On the use of finite mixtures to improve the physical interpretation of a ground vortex flow

•Advanced statistical tools improve the interpretation of Ground Vortex LDV data.•Best fitting achieved with Markov Chain Monte Carlo (MCMC) algorithm.•Finite mixtures improve the description of oscillating stagnation region.•Finite mixtures evidence a velocity field close to anisotropy. Laser-Doppler measurements of the velocity characteristics of a ground vortex flow resulting from the collision of a wall jet with a boundary layer are analyzed using advanced statistical tools, namely finite mixtures of probability density functions. These are determined by the best fitting to experimental results using a Bayesian approach based on a Markov Chain Monte Carlo (MCMC) algorithm. This approach takes into account eventual multimodality and heterogeneities in velocity field distributions.
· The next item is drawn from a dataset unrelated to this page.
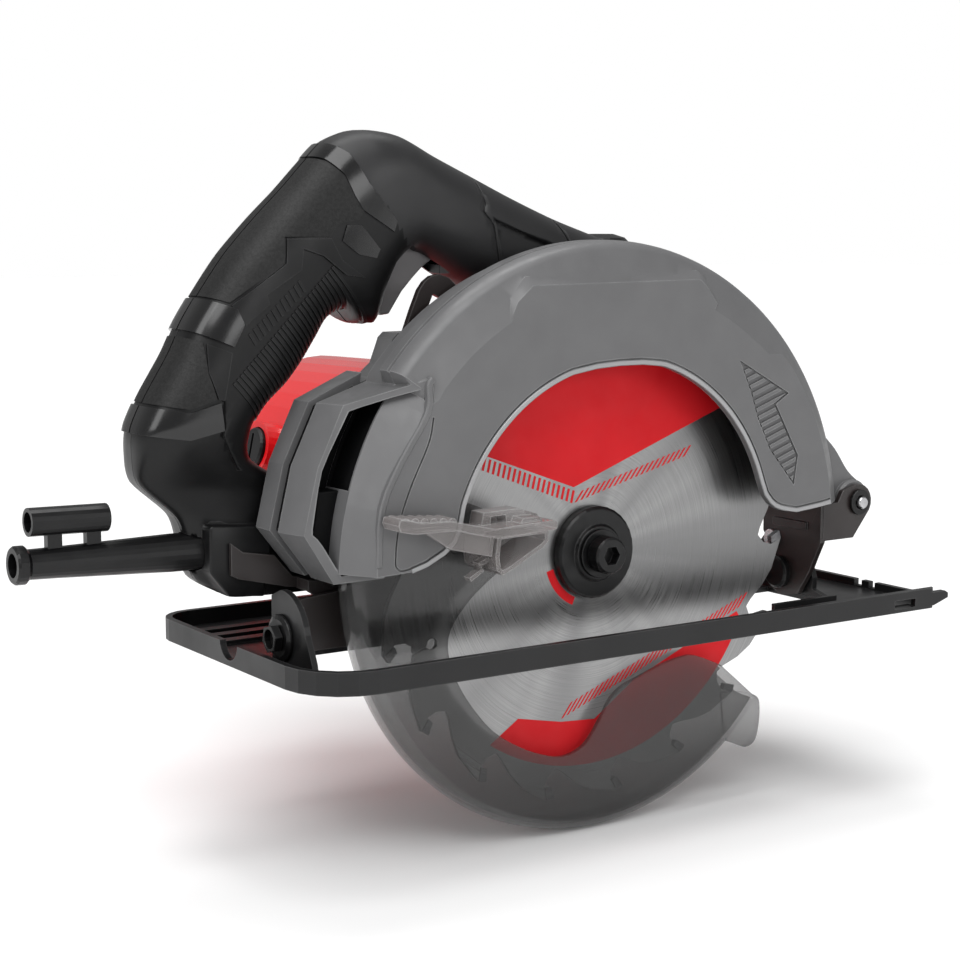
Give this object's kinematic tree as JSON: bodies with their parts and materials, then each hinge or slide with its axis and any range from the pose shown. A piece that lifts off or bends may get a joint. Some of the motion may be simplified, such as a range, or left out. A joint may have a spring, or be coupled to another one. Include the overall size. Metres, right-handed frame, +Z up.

Therefore, it provides a more complete information about heterogeneous velocity distributions and its corresponding characteristic velocities and turbulent fluctuations. The ground vortex flow investigated is generated by a wall jet-to-boundary layer velocity ratio of 2. The results evidence how finite mixtures are able to reconstruct the measured probability distribution in the form of a mathematical probability density function. This allows to improve the physical interpretation of the ground vortex flow through quantifying its complex structure, which is particularly relevant to VSTOL aircraft flows. Namely, identify the separation point oscillation region, and the enlargement of the region comprising the effect of collision between wall jet and boundary layer in planes moving away from the wall. Also, in the collision zone, following a conventional statistical analysis, the rms velocity fluctuation (u′) appears to be overestimated for the horizontal component due to the measured velocity range oscillating between positive and negative values. The results evidence how U‾ and u′ provide an idea of the flow dynamics, but their use is limited and an important amount of information associated with the highly curved flow complexity is lost. This prevents distinguish the magnitude of velocity fluctuations according to the flow direction, and the endorsement of anisotropy near the collision region, justifying the possibility of being numerically simulated.